#### [GIVEN REQUEST]
Please output the records below in full, exactly as given, but without the images.

#### [GIVEN INFORMATION]

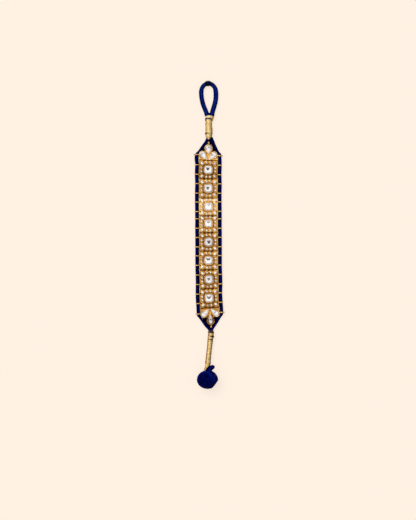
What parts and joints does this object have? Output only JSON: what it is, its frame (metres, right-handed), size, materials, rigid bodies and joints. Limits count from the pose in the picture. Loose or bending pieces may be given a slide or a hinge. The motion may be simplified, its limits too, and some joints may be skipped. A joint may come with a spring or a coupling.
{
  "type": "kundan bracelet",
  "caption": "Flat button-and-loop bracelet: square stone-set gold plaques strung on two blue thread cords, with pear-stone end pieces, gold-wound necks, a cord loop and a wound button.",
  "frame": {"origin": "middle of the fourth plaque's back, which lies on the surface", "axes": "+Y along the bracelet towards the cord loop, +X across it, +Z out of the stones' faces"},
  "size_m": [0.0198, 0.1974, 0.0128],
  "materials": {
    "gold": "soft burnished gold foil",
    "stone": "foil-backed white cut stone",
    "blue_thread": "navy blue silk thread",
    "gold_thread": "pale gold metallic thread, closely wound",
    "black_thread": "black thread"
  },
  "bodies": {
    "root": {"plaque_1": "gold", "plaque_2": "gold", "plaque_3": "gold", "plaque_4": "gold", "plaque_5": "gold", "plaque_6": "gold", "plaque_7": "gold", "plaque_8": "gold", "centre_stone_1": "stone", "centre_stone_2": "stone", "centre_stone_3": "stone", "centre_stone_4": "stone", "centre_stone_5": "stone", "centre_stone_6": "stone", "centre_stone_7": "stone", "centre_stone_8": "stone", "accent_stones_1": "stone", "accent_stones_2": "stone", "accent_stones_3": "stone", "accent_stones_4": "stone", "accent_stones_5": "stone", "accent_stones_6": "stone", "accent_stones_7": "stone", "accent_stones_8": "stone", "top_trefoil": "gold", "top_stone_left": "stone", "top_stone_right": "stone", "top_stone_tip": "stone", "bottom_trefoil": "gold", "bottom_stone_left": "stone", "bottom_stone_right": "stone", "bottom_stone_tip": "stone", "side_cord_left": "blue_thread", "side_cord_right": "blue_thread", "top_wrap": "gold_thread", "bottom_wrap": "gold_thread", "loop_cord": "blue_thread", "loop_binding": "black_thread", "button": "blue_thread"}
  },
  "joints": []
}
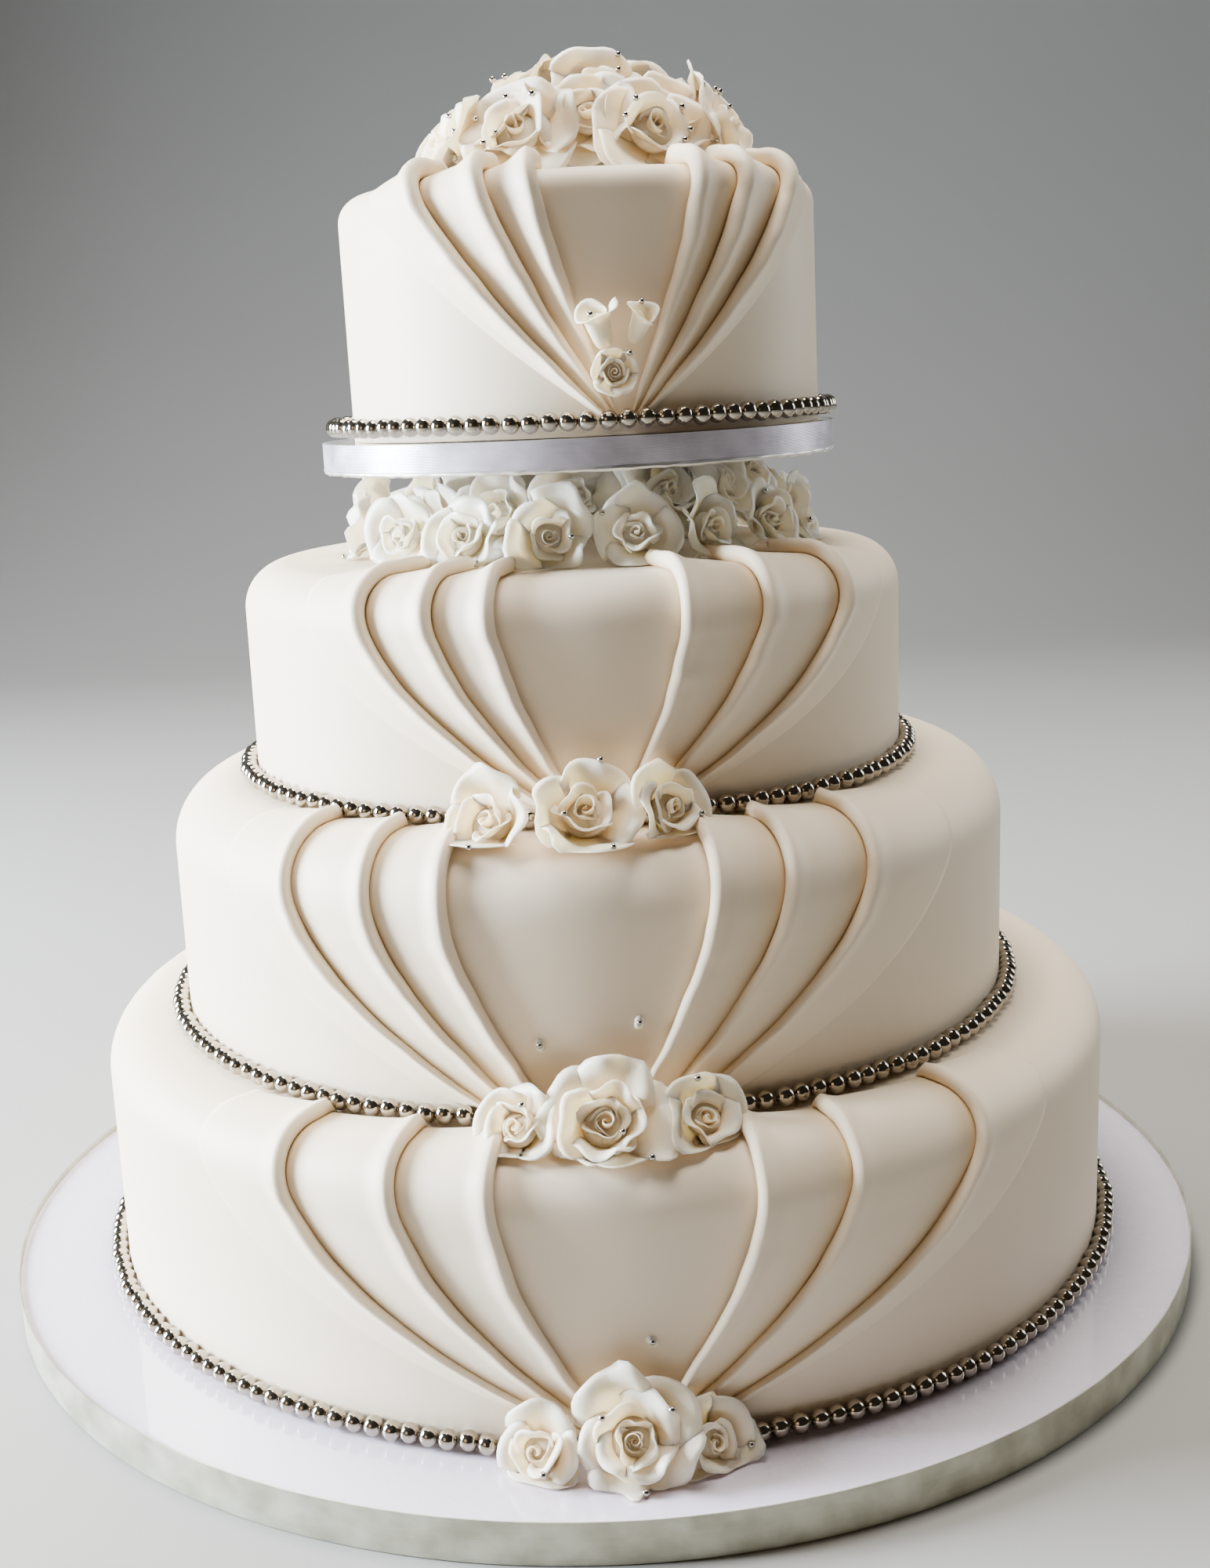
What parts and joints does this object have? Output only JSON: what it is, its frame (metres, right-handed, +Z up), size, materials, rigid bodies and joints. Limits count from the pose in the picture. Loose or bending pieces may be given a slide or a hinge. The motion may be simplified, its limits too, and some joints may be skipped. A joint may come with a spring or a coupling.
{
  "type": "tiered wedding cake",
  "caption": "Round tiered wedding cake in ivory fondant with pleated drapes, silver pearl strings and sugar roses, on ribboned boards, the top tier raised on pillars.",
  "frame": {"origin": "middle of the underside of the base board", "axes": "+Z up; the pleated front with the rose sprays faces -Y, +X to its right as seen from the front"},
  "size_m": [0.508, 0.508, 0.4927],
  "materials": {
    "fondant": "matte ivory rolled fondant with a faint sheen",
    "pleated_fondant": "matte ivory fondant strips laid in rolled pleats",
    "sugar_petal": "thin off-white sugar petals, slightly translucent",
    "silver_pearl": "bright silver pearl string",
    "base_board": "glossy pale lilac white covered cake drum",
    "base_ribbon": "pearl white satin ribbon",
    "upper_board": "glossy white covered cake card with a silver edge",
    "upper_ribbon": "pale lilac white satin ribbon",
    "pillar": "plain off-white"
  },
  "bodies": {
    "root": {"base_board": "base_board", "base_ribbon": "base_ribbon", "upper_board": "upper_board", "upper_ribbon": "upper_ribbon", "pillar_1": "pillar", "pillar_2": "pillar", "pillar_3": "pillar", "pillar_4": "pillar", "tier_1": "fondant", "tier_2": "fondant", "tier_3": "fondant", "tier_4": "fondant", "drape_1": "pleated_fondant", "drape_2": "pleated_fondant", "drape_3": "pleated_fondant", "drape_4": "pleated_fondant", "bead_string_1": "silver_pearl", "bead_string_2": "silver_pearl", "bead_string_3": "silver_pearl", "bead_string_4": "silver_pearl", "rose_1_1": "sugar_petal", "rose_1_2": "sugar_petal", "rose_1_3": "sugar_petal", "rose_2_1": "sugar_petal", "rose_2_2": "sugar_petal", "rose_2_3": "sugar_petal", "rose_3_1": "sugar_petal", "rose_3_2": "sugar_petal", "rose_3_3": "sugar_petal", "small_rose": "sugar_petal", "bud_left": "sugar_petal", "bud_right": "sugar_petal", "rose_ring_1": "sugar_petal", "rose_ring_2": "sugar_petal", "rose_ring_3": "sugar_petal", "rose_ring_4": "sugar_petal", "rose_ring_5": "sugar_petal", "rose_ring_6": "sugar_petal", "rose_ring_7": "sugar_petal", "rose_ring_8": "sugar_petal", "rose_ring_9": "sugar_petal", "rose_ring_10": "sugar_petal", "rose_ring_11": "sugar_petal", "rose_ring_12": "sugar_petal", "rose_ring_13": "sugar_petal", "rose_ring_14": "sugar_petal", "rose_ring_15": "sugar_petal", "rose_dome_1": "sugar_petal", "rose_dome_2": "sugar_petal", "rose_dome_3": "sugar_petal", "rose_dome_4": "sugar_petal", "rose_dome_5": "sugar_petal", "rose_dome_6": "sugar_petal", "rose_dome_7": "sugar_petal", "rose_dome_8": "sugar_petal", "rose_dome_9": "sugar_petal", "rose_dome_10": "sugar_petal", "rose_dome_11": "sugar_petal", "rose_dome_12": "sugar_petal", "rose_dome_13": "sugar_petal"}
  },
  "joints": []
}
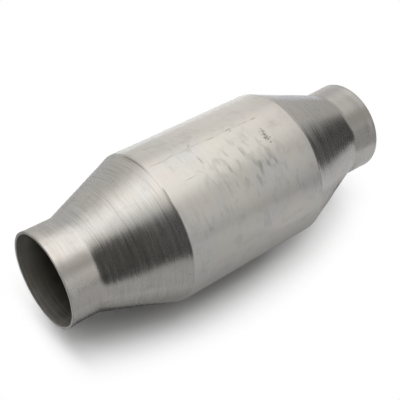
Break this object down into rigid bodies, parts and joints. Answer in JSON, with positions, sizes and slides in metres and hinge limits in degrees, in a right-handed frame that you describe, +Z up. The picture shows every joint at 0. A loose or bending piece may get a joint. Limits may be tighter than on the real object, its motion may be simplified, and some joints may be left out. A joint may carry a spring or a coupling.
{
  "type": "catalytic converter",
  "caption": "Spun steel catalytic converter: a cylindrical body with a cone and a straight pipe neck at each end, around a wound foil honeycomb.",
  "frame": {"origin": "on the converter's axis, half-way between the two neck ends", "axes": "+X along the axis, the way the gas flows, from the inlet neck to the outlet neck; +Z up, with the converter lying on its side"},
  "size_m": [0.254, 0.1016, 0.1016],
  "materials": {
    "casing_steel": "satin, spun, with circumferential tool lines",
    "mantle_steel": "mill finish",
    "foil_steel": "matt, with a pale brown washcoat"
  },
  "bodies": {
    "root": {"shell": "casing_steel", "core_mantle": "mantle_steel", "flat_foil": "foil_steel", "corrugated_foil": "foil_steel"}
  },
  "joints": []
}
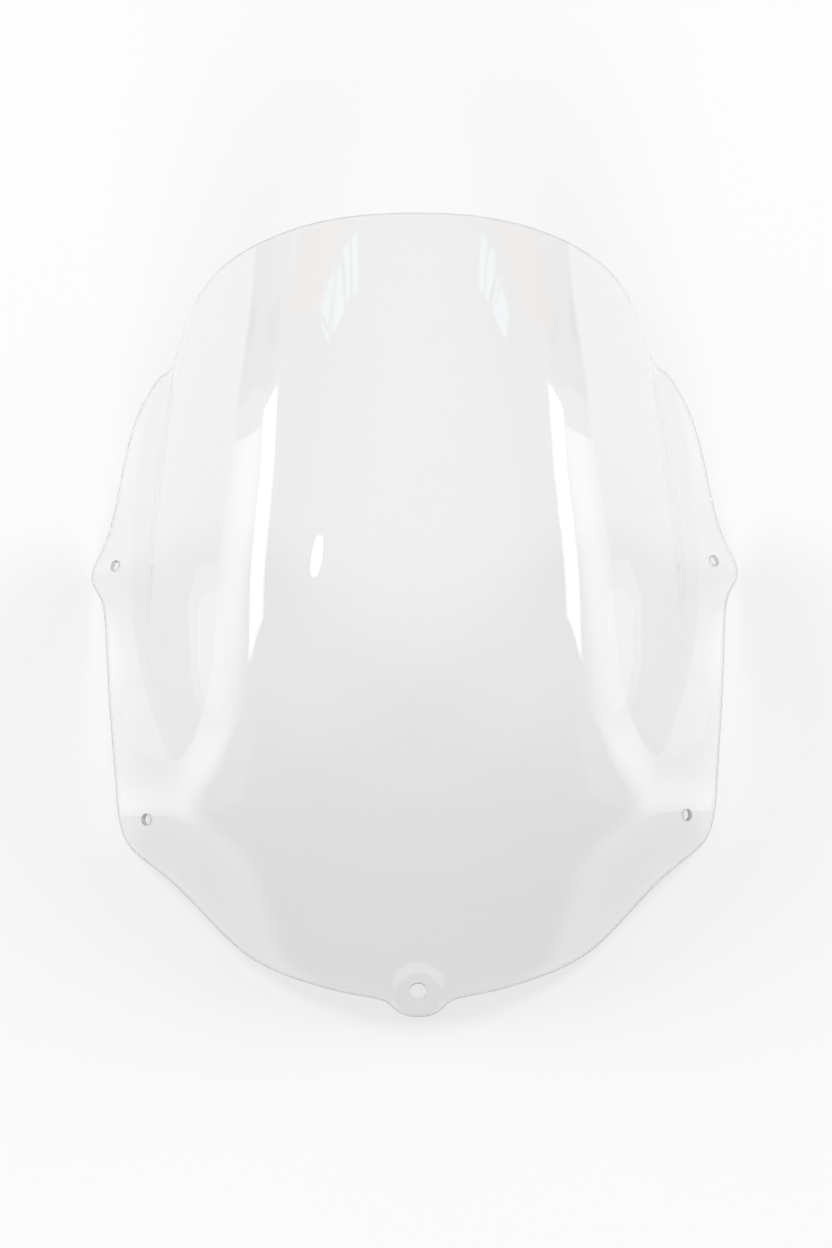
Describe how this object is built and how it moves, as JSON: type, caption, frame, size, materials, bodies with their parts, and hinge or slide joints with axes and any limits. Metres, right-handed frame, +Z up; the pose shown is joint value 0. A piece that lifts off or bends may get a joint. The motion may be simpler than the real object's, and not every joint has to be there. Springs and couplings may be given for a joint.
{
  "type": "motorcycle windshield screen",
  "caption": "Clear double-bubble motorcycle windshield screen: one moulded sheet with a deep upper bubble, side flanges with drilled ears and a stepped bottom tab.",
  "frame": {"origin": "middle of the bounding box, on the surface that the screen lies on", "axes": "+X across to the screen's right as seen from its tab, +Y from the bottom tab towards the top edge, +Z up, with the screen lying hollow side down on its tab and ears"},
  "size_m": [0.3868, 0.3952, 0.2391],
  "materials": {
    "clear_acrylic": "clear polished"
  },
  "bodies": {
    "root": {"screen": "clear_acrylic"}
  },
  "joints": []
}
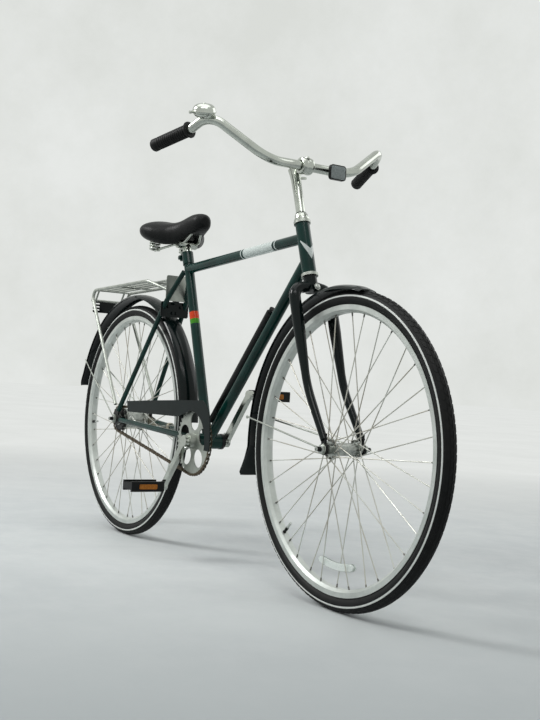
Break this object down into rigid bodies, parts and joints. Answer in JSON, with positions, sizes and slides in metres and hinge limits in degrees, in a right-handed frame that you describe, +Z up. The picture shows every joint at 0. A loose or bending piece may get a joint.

#### [THE ANSWER]
What parts and joints does this object have? Output only JSON: what it is, its frame (metres, right-handed), size, materials, rigid bodies and joints. Limits count from the pose in the picture. Loose or bending pieces may be given a slide or a hinge. The motion may be simplified, its limits too, and some joints may be skipped. A joint may come with a spring or a coupling.
{
  "type": "kundan bracelet",
  "caption": "Flat button-and-loop bracelet: square stone-set gold plaques strung on two blue thread cords, with pear-stone end pieces, gold-wound necks, a cord loop and a wound button.",
  "frame": {"origin": "middle of the fourth plaque's back, which lies on the surface", "axes": "+Y along the bracelet towards the cord loop, +X across it, +Z out of the stones' faces"},
  "size_m": [0.0198, 0.1974, 0.0128],
  "materials": {
    "gold": "soft burnished gold foil",
    "stone": "foil-backed white cut stone",
    "blue_thread": "navy blue silk thread",
    "gold_thread": "pale gold metallic thread, closely wound",
    "black_thread": "black thread"
  },
  "bodies": {
    "root": {"plaque_1": "gold", "plaque_2": "gold", "plaque_3": "gold", "plaque_4": "gold", "plaque_5": "gold", "plaque_6": "gold", "plaque_7": "gold", "plaque_8": "gold", "centre_stone_1": "stone", "centre_stone_2": "stone", "centre_stone_3": "stone", "centre_stone_4": "stone", "centre_stone_5": "stone", "centre_stone_6": "stone", "centre_stone_7": "stone", "centre_stone_8": "stone", "accent_stones_1": "stone", "accent_stones_2": "stone", "accent_stones_3": "stone", "accent_stones_4": "stone", "accent_stones_5": "stone", "accent_stones_6": "stone", "accent_stones_7": "stone", "accent_stones_8": "stone", "top_trefoil": "gold", "top_stone_left": "stone", "top_stone_right": "stone", "top_stone_tip": "stone", "bottom_trefoil": "gold", "bottom_stone_left": "stone", "bottom_stone_right": "stone", "bottom_stone_tip": "stone", "side_cord_left": "blue_thread", "side_cord_right": "blue_thread", "top_wrap": "gold_thread", "bottom_wrap": "gold_thread", "loop_cord": "blue_thread", "loop_binding": "black_thread", "button": "blue_thread"}
  },
  "joints": []
}
What parts and joints does this object have? Output only JSON: what it is, its frame (metres, right-handed, +Z up), size, materials, rigid bodies and joints. Limits count from the pose in the picture. Loose or bending pieces may be given a slide or a hinge. The motion may be simplified, its limits too, and some joints may be skipped. A joint may come with a spring or a coupling.
{
  "type": "tiered wedding cake",
  "caption": "Round tiered wedding cake in ivory fondant with pleated drapes, silver pearl strings and sugar roses, on ribboned boards, the top tier raised on pillars.",
  "frame": {"origin": "middle of the underside of the base board", "axes": "+Z up; the pleated front with the rose sprays faces -Y, +X to its right as seen from the front"},
  "size_m": [0.508, 0.508, 0.4927],
  "materials": {
    "fondant": "matte ivory rolled fondant with a faint sheen",
    "pleated_fondant": "matte ivory fondant strips laid in rolled pleats",
    "sugar_petal": "thin off-white sugar petals, slightly translucent",
    "silver_pearl": "bright silver pearl string",
    "base_board": "glossy pale lilac white covered cake drum",
    "base_ribbon": "pearl white satin ribbon",
    "upper_board": "glossy white covered cake card with a silver edge",
    "upper_ribbon": "pale lilac white satin ribbon",
    "pillar": "plain off-white"
  },
  "bodies": {
    "root": {"base_board": "base_board", "base_ribbon": "base_ribbon", "upper_board": "upper_board", "upper_ribbon": "upper_ribbon", "pillar_1": "pillar", "pillar_2": "pillar", "pillar_3": "pillar", "pillar_4": "pillar", "tier_1": "fondant", "tier_2": "fondant", "tier_3": "fondant", "tier_4": "fondant", "drape_1": "pleated_fondant", "drape_2": "pleated_fondant", "drape_3": "pleated_fondant", "drape_4": "pleated_fondant", "bead_string_1": "silver_pearl", "bead_string_2": "silver_pearl", "bead_string_3": "silver_pearl", "bead_string_4": "silver_pearl", "rose_1_1": "sugar_petal", "rose_1_2": "sugar_petal", "rose_1_3": "sugar_petal", "rose_2_1": "sugar_petal", "rose_2_2": "sugar_petal", "rose_2_3": "sugar_petal", "rose_3_1": "sugar_petal", "rose_3_2": "sugar_petal", "rose_3_3": "sugar_petal", "small_rose": "sugar_petal", "bud_left": "sugar_petal", "bud_right": "sugar_petal", "rose_ring_1": "sugar_petal", "rose_ring_2": "sugar_petal", "rose_ring_3": "sugar_petal", "rose_ring_4": "sugar_petal", "rose_ring_5": "sugar_petal", "rose_ring_6": "sugar_petal", "rose_ring_7": "sugar_petal", "rose_ring_8": "sugar_petal", "rose_ring_9": "sugar_petal", "rose_ring_10": "sugar_petal", "rose_ring_11": "sugar_petal", "rose_ring_12": "sugar_petal", "rose_ring_13": "sugar_petal", "rose_ring_14": "sugar_petal", "rose_ring_15": "sugar_petal", "rose_dome_1": "sugar_petal", "rose_dome_2": "sugar_petal", "rose_dome_3": "sugar_petal", "rose_dome_4": "sugar_petal", "rose_dome_5": "sugar_petal", "rose_dome_6": "sugar_petal", "rose_dome_7": "sugar_petal", "rose_dome_8": "sugar_petal", "rose_dome_9": "sugar_petal", "rose_dome_10": "sugar_petal", "rose_dome_11": "sugar_petal", "rose_dome_12": "sugar_petal", "rose_dome_13": "sugar_petal"}
  },
  "joints": []
}
Break this object down into rigid bodies, parts and joints. Answer in JSON, with positions, sizes and slides in metres and hinge limits in degrees, in a right-handed frame that you describe, +Z up. The picture shows every joint at 0. A loose or bending piece may get a joint. Limits may be tighter than on the real object, its motion may be simplified, and some joints may be left out. A joint may carry a spring or a coupling.
{
  "type": "catalytic converter",
  "caption": "Spun steel catalytic converter: a cylindrical body with a cone and a straight pipe neck at each end, around a wound foil honeycomb.",
  "frame": {"origin": "on the converter's axis, half-way between the two neck ends", "axes": "+X along the axis, the way the gas flows, from the inlet neck to the outlet neck; +Z up, with the converter lying on its side"},
  "size_m": [0.254, 0.1016, 0.1016],
  "materials": {
    "casing_steel": "satin, spun, with circumferential tool lines",
    "mantle_steel": "mill finish",
    "foil_steel": "matt, with a pale brown washcoat"
  },
  "bodies": {
    "root": {"shell": "casing_steel", "core_mantle": "mantle_steel", "flat_foil": "foil_steel", "corrugated_foil": "foil_steel"}
  },
  "joints": []
}
Describe how this object is built and how it moves, as JSON: type, caption, frame, size, materials, bodies with their parts, and hinge or slide joints with axes and any limits. Metres, right-handed frame, +Z up; the pose shown is joint value 0. A piece that lifts off or bends may get a joint. The motion may be simpler than the real object's, and not every joint has to be there. Springs and couplings may be given for a joint.
{
  "type": "motorcycle windshield screen",
  "caption": "Clear double-bubble motorcycle windshield screen: one moulded sheet with a deep upper bubble, side flanges with drilled ears and a stepped bottom tab.",
  "frame": {"origin": "middle of the bounding box, on the surface that the screen lies on", "axes": "+X across to the screen's right as seen from its tab, +Y from the bottom tab towards the top edge, +Z up, with the screen lying hollow side down on its tab and ears"},
  "size_m": [0.3868, 0.3952, 0.2391],
  "materials": {
    "clear_acrylic": "clear polished"
  },
  "bodies": {
    "root": {"screen": "clear_acrylic"}
  },
  "joints": []
}
Break this object down into rigid bodies, parts and joints. Answer in JSON, with positions, sizes and slides in metres and hinge limits in degrees, in a right-handed frame that you describe, +Z up. The picture shows every joint at 0. A loose or bending piece may get a joint.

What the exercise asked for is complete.